*Task instructions*.
Write the material out again, line by line, exactly as it is.

*Recorded data*.
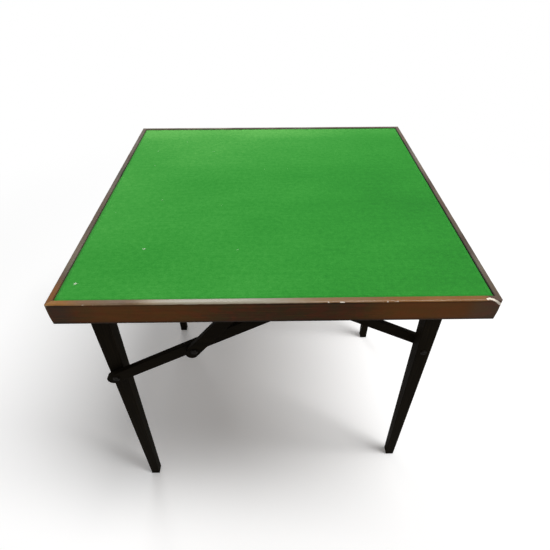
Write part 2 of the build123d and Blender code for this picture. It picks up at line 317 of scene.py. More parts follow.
@dataclass(frozen=True)
class WalnutStain(StainedWood):
    """The rim: beech stained to walnut and varnished.

    It is brown with redder and greener mottles, grey-brown where it has faded, tan where it
    is rubbed, cream where it is chipped, and glossy only where hands have polished it. It
    carries painted shade under the top edge and along the inner edge, and a painted sheen on
    part of the front rail's top.
    """

    stains: tuple[str, str, str] = ("331E0D", "4C2E14", "663F1A")
    red: str = "5F2D14"
    olive: str = "423516"
    aged_warm: str = "7A4816"
    aged_grey: str = "5A5048"
    worn: str = "86643F"
    worn_warm: str = "94682E"
    worn_grey_and_sheen: str = "8F8874"
    bare: str = "F6EBDA"
    grime: str = "1A120A"
    roughness: float = 0.5
    specular: float = 0.06
    mottle: Figure = Figure(15 * MM, stretch=1.8, octaves=3.0, weight=0.6)
    red_range: Span = (0.50, 0.62)
    olive_range: Span = (0.50, 0.38)
    fray: Figure = Figure(1.4 * MM, stretch=5.0, octaves=4.0, weight=0.4)
    rub_range: Span = (0.25, 1.1)
    chip_range: Span = (0.5, 0.95)

    def surface(self, tree: Tree) -> dict[str, Feed]:
        """Shift the stain with age, soiling, painted shade and a painted sheen, and show bare wood
        where it is rubbed or chipped.

        Args:
            tree: the material's tree.

        Returns:
            The shader's inputs.
        """
        fed = super().surface(tree)
        rub, chip, grime, warm, fade = (
            add_node(tree, "ShaderNodeAttribute", attribute_name=mark.value).outputs["Fac"] for mark in Mark
        )
        fray = (self.fray.drawn(tree, self.grain), self.fray.weight)
        mottle = [(self.mottle.drawn(tree, self.grain), 1.0)]
        layers = [
            (risen(tree, mottle, *self.red_range, self.mottle.weight), self.red),
            (risen(tree, mottle, *self.olive_range, self.mottle.weight), self.olive),
            (warm, self.aged_warm),
            # On the front rail's top the greyer, bleached colours also stand for a painted sheen.
            (fade, self.aged_grey),
            (
                risen(tree, [(rub, 1.0), fray], *self.rub_range),
                layered(tree, self.worn, [(warm, self.worn_warm), (fade, self.worn_grey_and_sheen)]),
            ),
            (risen(tree, [(chip, 1.0), fray], *self.chip_range), self.bare),
            # Soiling, with painted shade under the top edge and along the inner edge, and darker towards
            # the foot.
            (grime, self.grime),
        ]
        return fed | {"Base Color": layered(tree, fed["Base Color"], layers), "Coat Weight": rub}


@dataclass(frozen=True)
class Ebonised(StainedWood):
    """Legs and bars: hardwood stained nearly black, whose brown shows faintly in the streaks."""

    stains: tuple[str, str, str] = ("120F0B", "1A1610", "241E15")
    roughness: float = 0.6
    specular: float = 0.01
    varnish: float = 0.0
    bump: float = 0.2


@dataclass(frozen=True)
class StainedPine(StainedWood):
    """Timbers under the top: pine brushed with thin brown stain and never varnished, so dull."""

    stains: tuple[str, str, str] = ("4A2F1A", "6B4A2C", "8A6239")
    streaks: Figure = Figure(4 * MM, stretch=34.0, octaves=6.0, weight=0.6)
    roughness: float = 0.7
    specular: float = 0.25
    varnish: float = 0.0


@dataclass(frozen=True)
class BirchPlywood(StainedWood):
    """The bare panel under the baize: pale and dull, with broad soft figure."""

    stains: tuple[str, str, str] = ("8C6A42", "A8814F", "BD9763")
    streaks: Figure = Figure(9 * MM, stretch=14.0, octaves=6.0, weight=0.6)
    roughness: float = 0.75
    specular: float = 0.2
    varnish: float = 0.0


@dataclass(frozen=True)
class Baize(Finish):
    """Green baize: woven wool, felted and brushed, so that it is matt and no thread shows.

    A wool fibre is about 0.03 mm wide. Here the nap is as coarse as it needs to be to show.
    """

    name: str = "baize_green_wool"
    shades: Stops = ((0.44, "277D2B"), (0.56, "308E31"), (0.69, "419C3E"), (0.86, "66B858"))
    fibres: Figure = Figure(0.9 * MM, stretch=2.6, octaves=3.0, weight=0.31)
    mottle: Figure = Figure(9 * MM, octaves=3.0, weight=0.20)
    clouds: Figure = Figure(160 * MM, stretch=2.0, weight=0.24)
    strokes: Figure = Figure(2.4 * MM, stretch=60.0, weight=0.09)
    painted_light_and_tone_weight: float = 0.3
    relief: float = 0.35 * MM

    def surface(self, tree: Tree) -> dict[str, Feed]:
        """Work out the green from nap, mottle, brush strokes and the painted light and shade, and the nap's
        relief.

        Args:
            tree: the material's tree.

        Returns:
            The shader's inputs.
        """
        # This is the cloth's painted light and shade, with its own uneven tone, stored on its points.
        painted_light_and_tone = add_node(tree, "ShaderNodeAttribute", attribute_name=Mark.FADE.value).outputs["Fac"]
        figures = (self.fibres, self.mottle, self.clouds, self.strokes)
        parts = [(painted_light_and_tone, self.painted_light_and_tone_weight), *((figure.drawn(tree), figure.weight) for figure in figures)]
        tone = weighted_sum(tree, parts)
        height = weighted_sum(tree, [(parts[1][0], 1.0), (parts[2][0], 0.5)])
        relief = {"Height": height, "Strength": 0.55, "Distance": self.relief}
        return {
            "Base Color": add_node(tree, "ShaderNodeValToRGB", {0: tone}, self.shades),
            "Roughness": 0.95,
            "Specular IOR Level": 0.1,
            "Sheen Weight": 0.12,
            "Sheen Roughness": 0.6,
            "Sheen Tint": "8FD08A",
            "Normal": add_node(tree, "ShaderNodeBump", relief),
        }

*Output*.
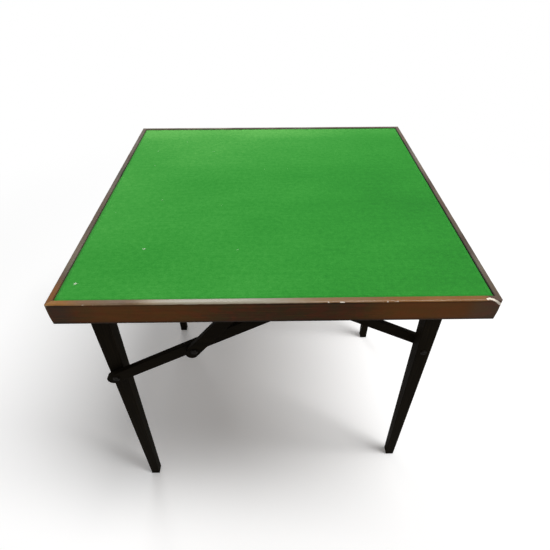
Write part 2 of the build123d and Blender code for this picture. It picks up at line 317 of scene.py. More parts follow.
@dataclass(frozen=True)
class WalnutStain(StainedWood):
    """The rim: beech stained to walnut and varnished.

    It is brown with redder and greener mottles, grey-brown where it has faded, tan where it
    is rubbed, cream where it is chipped, and glossy only where hands have polished it. It
    carries painted shade under the top edge and along the inner edge, and a painted sheen on
    part of the front rail's top.
    """

    stains: tuple[str, str, str] = ("331E0D", "4C2E14", "663F1A")
    red: str = "5F2D14"
    olive: str = "423516"
    aged_warm: str = "7A4816"
    aged_grey: str = "5A5048"
    worn: str = "86643F"
    worn_warm: str = "94682E"
    worn_grey_and_sheen: str = "8F8874"
    bare: str = "F6EBDA"
    grime: str = "1A120A"
    roughness: float = 0.5
    specular: float = 0.06
    mottle: Figure = Figure(15 * MM, stretch=1.8, octaves=3.0, weight=0.6)
    red_range: Span = (0.50, 0.62)
    olive_range: Span = (0.50, 0.38)
    fray: Figure = Figure(1.4 * MM, stretch=5.0, octaves=4.0, weight=0.4)
    rub_range: Span = (0.25, 1.1)
    chip_range: Span = (0.5, 0.95)

    def surface(self, tree: Tree) -> dict[str, Feed]:
        """Shift the stain with age, soiling, painted shade and a painted sheen, and show bare wood
        where it is rubbed or chipped.

        Args:
            tree: the material's tree.

        Returns:
            The shader's inputs.
        """
        fed = super().surface(tree)
        rub, chip, grime, warm, fade = (
            add_node(tree, "ShaderNodeAttribute", attribute_name=mark.value).outputs["Fac"] for mark in Mark
        )
        fray = (self.fray.drawn(tree, self.grain), self.fray.weight)
        mottle = [(self.mottle.drawn(tree, self.grain), 1.0)]
        layers = [
            (risen(tree, mottle, *self.red_range, self.mottle.weight), self.red),
            (risen(tree, mottle, *self.olive_range, self.mottle.weight), self.olive),
            (warm, self.aged_warm),
            # On the front rail's top the greyer, bleached colours also stand for a painted sheen.
            (fade, self.aged_grey),
            (
                risen(tree, [(rub, 1.0), fray], *self.rub_range),
                layered(tree, self.worn, [(warm, self.worn_warm), (fade, self.worn_grey_and_sheen)]),
            ),
            (risen(tree, [(chip, 1.0), fray], *self.chip_range), self.bare),
            # Soiling, with painted shade under the top edge and along the inner edge, and darker towards
            # the foot.
            (grime, self.grime),
        ]
        return fed | {"Base Color": layered(tree, fed["Base Color"], layers), "Coat Weight": rub}


@dataclass(frozen=True)
class Ebonised(StainedWood):
    """Legs and bars: hardwood stained nearly black, whose brown shows faintly in the streaks."""

    stains: tuple[str, str, str] = ("120F0B", "1A1610", "241E15")
    roughness: float = 0.6
    specular: float = 0.01
    varnish: float = 0.0
    bump: float = 0.2


@dataclass(frozen=True)
class StainedPine(StainedWood):
    """Timbers under the top: pine brushed with thin brown stain and never varnished, so dull."""

    stains: tuple[str, str, str] = ("4A2F1A", "6B4A2C", "8A6239")
    streaks: Figure = Figure(4 * MM, stretch=34.0, octaves=6.0, weight=0.6)
    roughness: float = 0.7
    specular: float = 0.25
    varnish: float = 0.0


@dataclass(frozen=True)
class BirchPlywood(StainedWood):
    """The bare panel under the baize: pale and dull, with broad soft figure."""

    stains: tuple[str, str, str] = ("8C6A42", "A8814F", "BD9763")
    streaks: Figure = Figure(9 * MM, stretch=14.0, octaves=6.0, weight=0.6)
    roughness: float = 0.75
    specular: float = 0.2
    varnish: float = 0.0


@dataclass(frozen=True)
class Baize(Finish):
    """Green baize: woven wool, felted and brushed, so that it is matt and no thread shows.

    A wool fibre is about 0.03 mm wide. Here the nap is as coarse as it needs to be to show.
    """

    name: str = "baize_green_wool"
    shades: Stops = ((0.44, "277D2B"), (0.56, "308E31"), (0.69, "419C3E"), (0.86, "66B858"))
    fibres: Figure = Figure(0.9 * MM, stretch=2.6, octaves=3.0, weight=0.31)
    mottle: Figure = Figure(9 * MM, octaves=3.0, weight=0.20)
    clouds: Figure = Figure(160 * MM, stretch=2.0, weight=0.24)
    strokes: Figure = Figure(2.4 * MM, stretch=60.0, weight=0.09)
    painted_light_and_tone_weight: float = 0.3
    relief: float = 0.35 * MM

    def surface(self, tree: Tree) -> dict[str, Feed]:
        """Work out the green from nap, mottle, brush strokes and the painted light and shade, and the nap's
        relief.

        Args:
            tree: the material's tree.

        Returns:
            The shader's inputs.
        """
        # This is the cloth's painted light and shade, with its own uneven tone, stored on its points.
        painted_light_and_tone = add_node(tree, "ShaderNodeAttribute", attribute_name=Mark.FADE.value).outputs["Fac"]
        figures = (self.fibres, self.mottle, self.clouds, self.strokes)
        parts = [(painted_light_and_tone, self.painted_light_and_tone_weight), *((figure.drawn(tree), figure.weight) for figure in figures)]
        tone = weighted_sum(tree, parts)
        height = weighted_sum(tree, [(parts[1][0], 1.0), (parts[2][0], 0.5)])
        relief = {"Height": height, "Strength": 0.55, "Distance": self.relief}
        return {
            "Base Color": add_node(tree, "ShaderNodeValToRGB", {0: tone}, self.shades),
            "Roughness": 0.95,
            "Specular IOR Level": 0.1,
            "Sheen Weight": 0.12,
            "Sheen Roughness": 0.6,
            "Sheen Tint": "8FD08A",
            "Normal": add_node(tree, "ShaderNodeBump", relief),
        }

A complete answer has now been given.